> What you will do: Which lines hold the word "where"? Copy each one.

> Extracted records:

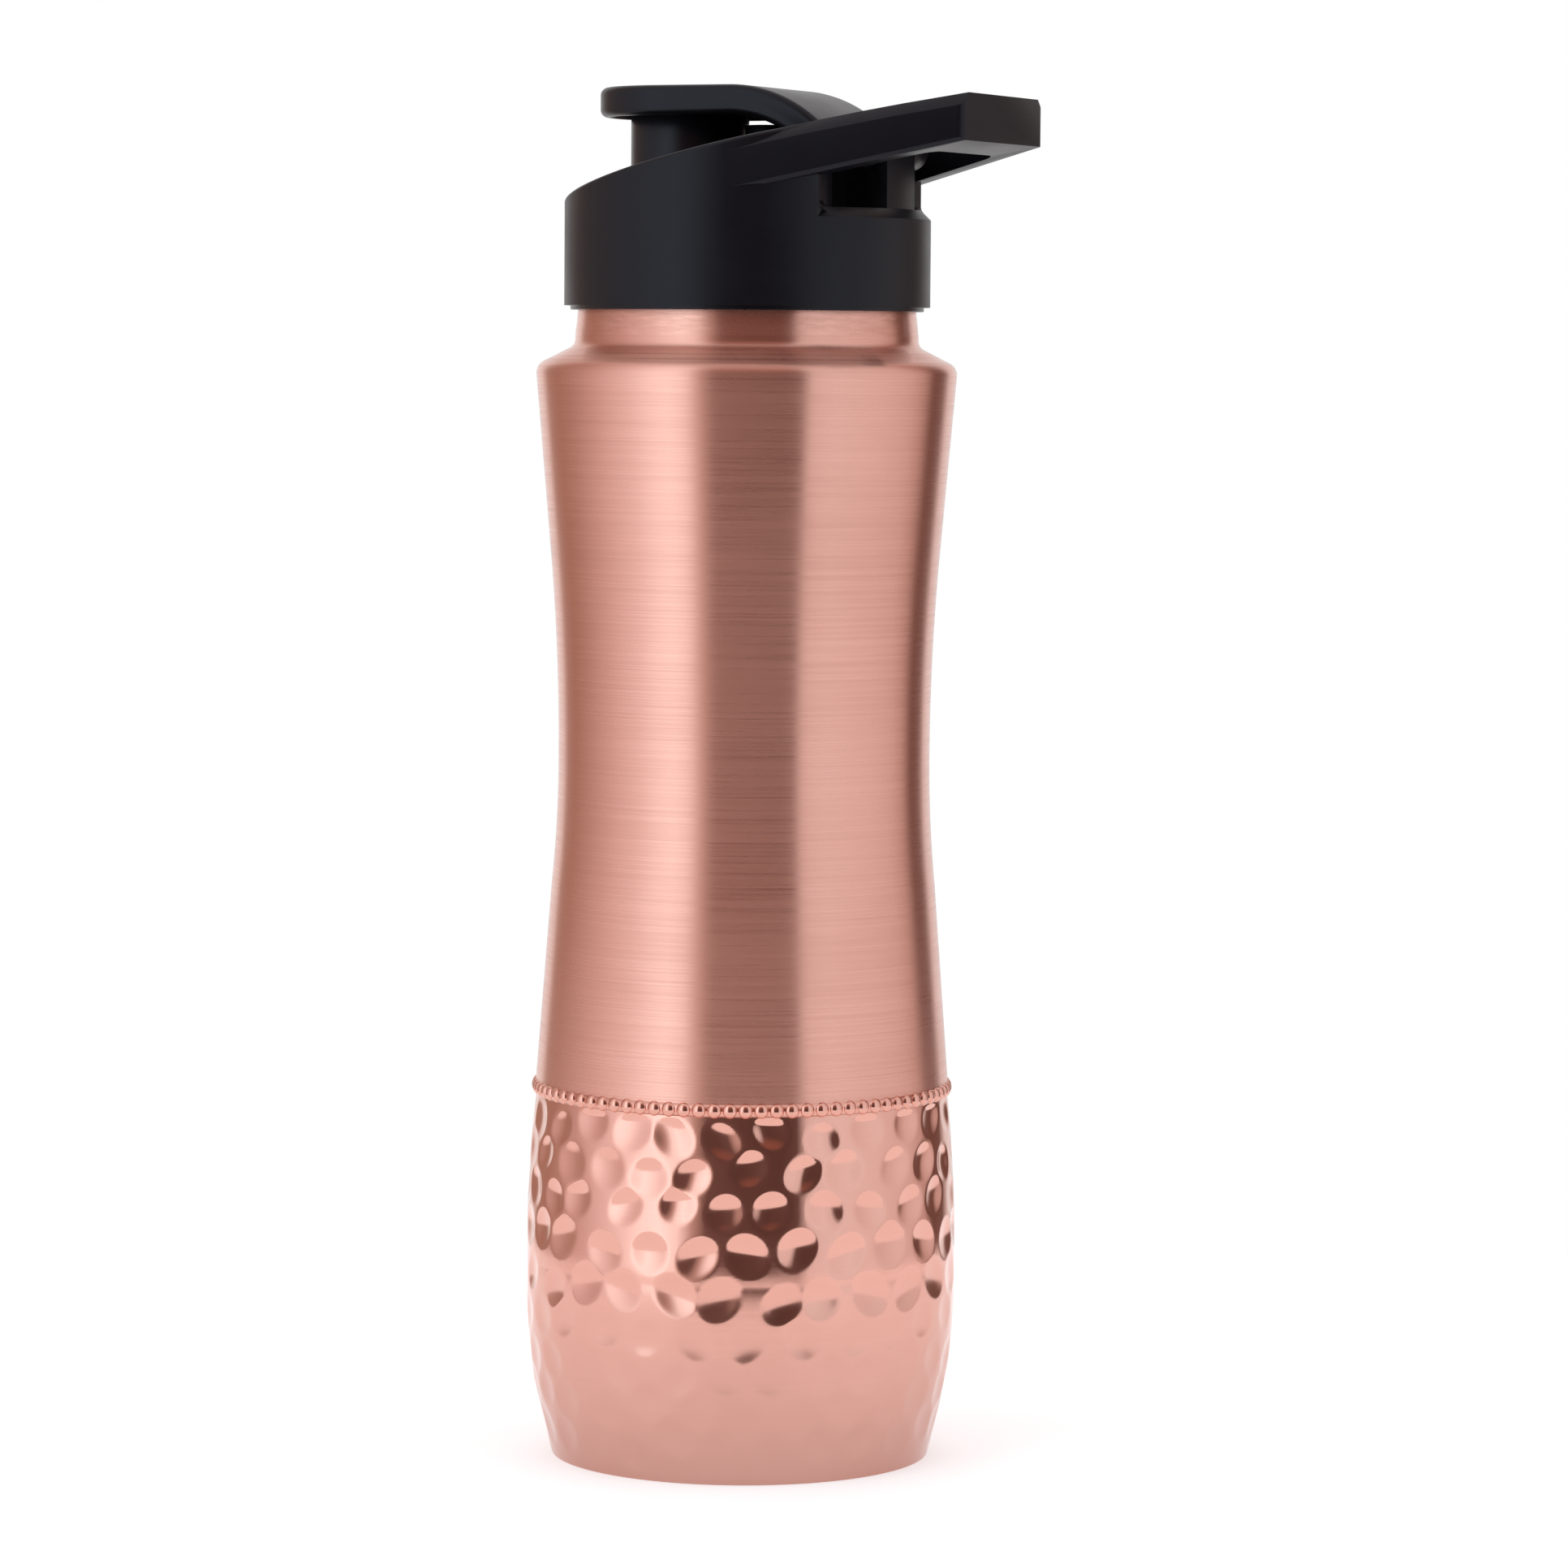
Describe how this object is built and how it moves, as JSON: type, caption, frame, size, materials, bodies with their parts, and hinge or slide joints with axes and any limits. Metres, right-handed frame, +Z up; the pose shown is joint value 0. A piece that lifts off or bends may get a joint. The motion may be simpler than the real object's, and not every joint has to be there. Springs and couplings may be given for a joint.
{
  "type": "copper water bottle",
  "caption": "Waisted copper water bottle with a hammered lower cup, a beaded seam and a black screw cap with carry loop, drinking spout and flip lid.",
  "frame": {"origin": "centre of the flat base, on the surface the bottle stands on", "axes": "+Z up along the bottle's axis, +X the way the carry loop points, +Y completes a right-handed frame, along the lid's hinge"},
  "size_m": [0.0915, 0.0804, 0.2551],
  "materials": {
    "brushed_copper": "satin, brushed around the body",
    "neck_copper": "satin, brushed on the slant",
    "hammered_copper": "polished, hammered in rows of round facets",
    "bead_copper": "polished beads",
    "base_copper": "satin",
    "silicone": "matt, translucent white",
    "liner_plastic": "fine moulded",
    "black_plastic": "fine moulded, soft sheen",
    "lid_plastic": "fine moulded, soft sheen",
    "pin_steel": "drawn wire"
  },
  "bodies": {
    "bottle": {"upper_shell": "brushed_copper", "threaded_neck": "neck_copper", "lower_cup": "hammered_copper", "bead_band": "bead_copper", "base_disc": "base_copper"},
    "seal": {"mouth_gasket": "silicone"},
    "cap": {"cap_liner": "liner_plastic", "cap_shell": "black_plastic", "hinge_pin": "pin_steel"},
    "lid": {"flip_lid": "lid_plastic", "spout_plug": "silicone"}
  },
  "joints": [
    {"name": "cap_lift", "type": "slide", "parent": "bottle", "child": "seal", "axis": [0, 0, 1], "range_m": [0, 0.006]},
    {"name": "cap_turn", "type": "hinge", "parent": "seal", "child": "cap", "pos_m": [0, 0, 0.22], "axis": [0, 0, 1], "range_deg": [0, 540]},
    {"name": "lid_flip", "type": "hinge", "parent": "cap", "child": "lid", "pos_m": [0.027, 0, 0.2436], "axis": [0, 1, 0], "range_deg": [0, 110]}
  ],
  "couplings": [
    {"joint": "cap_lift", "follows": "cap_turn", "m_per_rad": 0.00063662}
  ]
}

==

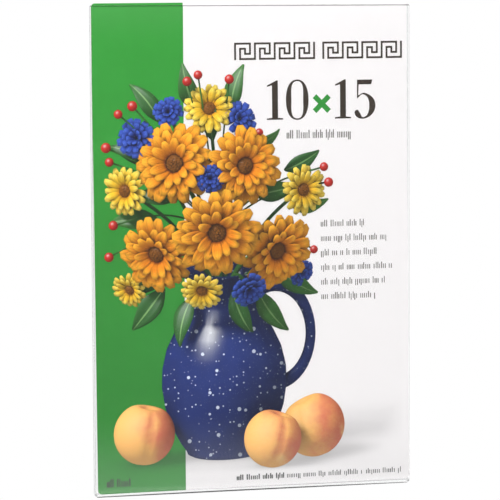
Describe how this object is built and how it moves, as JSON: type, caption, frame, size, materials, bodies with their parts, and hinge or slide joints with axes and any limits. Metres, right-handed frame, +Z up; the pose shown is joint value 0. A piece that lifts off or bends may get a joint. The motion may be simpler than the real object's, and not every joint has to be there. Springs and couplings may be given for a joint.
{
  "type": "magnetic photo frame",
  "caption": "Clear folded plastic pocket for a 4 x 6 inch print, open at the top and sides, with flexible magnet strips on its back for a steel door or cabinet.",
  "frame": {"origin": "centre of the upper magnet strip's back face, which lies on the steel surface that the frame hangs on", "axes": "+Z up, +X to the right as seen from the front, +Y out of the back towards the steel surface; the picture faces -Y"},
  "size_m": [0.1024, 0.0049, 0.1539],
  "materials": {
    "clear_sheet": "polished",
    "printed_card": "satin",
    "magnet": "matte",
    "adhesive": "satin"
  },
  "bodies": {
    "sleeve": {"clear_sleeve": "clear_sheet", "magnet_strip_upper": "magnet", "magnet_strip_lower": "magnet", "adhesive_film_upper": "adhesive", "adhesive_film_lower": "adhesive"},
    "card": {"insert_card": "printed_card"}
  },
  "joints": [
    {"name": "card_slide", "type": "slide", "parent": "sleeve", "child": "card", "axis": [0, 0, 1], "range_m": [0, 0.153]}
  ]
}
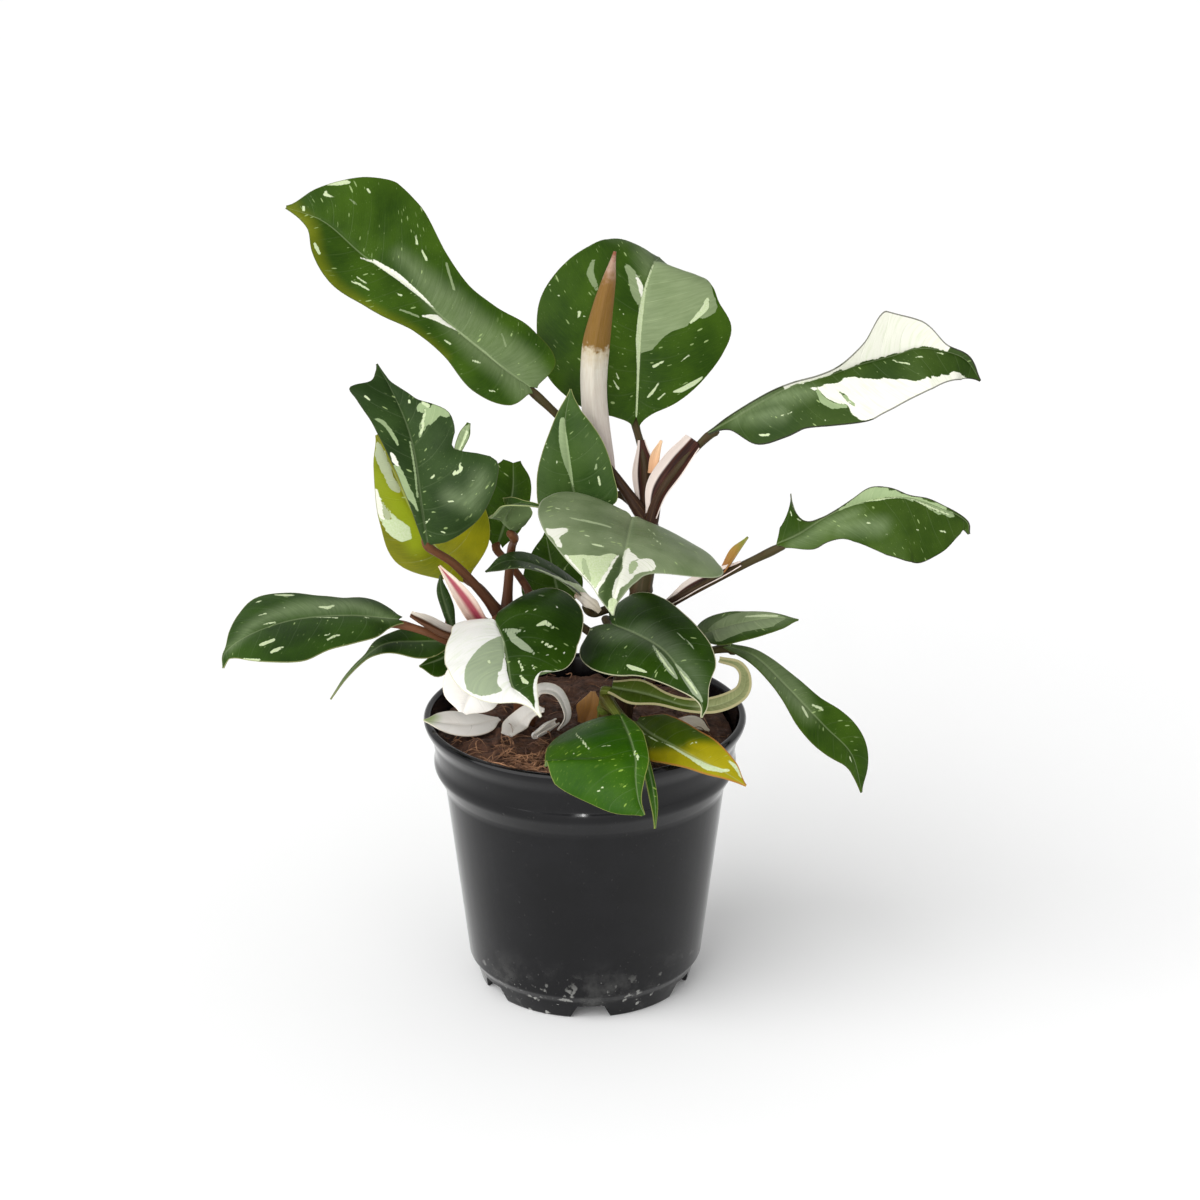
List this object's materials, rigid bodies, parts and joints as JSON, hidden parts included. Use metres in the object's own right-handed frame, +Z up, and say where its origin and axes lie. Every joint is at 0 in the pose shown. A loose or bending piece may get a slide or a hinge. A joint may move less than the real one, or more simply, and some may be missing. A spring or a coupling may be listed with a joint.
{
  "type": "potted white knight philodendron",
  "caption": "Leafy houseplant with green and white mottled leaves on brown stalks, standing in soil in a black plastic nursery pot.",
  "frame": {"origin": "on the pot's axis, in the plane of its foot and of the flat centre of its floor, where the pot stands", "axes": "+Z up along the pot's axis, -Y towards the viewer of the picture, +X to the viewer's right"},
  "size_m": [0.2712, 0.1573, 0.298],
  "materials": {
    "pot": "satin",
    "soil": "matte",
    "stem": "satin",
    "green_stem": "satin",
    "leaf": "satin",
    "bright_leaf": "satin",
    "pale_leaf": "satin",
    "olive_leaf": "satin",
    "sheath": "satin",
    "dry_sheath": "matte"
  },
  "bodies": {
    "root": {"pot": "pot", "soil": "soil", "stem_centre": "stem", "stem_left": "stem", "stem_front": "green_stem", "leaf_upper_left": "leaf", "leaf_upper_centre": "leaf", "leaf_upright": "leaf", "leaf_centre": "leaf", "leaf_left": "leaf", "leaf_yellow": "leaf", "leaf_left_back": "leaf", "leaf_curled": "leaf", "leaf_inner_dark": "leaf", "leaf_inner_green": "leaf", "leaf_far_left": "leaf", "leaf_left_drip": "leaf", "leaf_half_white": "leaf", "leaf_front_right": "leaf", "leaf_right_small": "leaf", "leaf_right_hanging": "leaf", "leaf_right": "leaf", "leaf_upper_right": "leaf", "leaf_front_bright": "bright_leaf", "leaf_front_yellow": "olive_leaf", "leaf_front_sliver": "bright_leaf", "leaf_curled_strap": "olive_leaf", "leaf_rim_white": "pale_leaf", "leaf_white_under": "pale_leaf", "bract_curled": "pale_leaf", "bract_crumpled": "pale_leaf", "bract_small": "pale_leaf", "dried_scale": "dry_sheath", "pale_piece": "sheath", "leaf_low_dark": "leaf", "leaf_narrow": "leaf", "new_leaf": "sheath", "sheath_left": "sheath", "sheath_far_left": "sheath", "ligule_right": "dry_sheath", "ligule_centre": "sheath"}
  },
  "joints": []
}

> Response:
List this object's materials, rigid bodies, parts and joints as JSON, hidden parts included. Use metres in the object's own right-handed frame, +Z up, and say where its origin and axes lie. Every joint is at 0 in the pose shown. A loose or bending piece may get a slide or a hinge. A joint may move less than the real one, or more simply, and some may be missing. A spring or a coupling may be listed with a joint.
  "frame": {"origin": "on the pot's axis, in the plane of its foot and of the flat centre of its floor, where the pot stands", "axes": "+Z up along the pot's axis, -Y towards the viewer of the picture, +X to the viewer's right"},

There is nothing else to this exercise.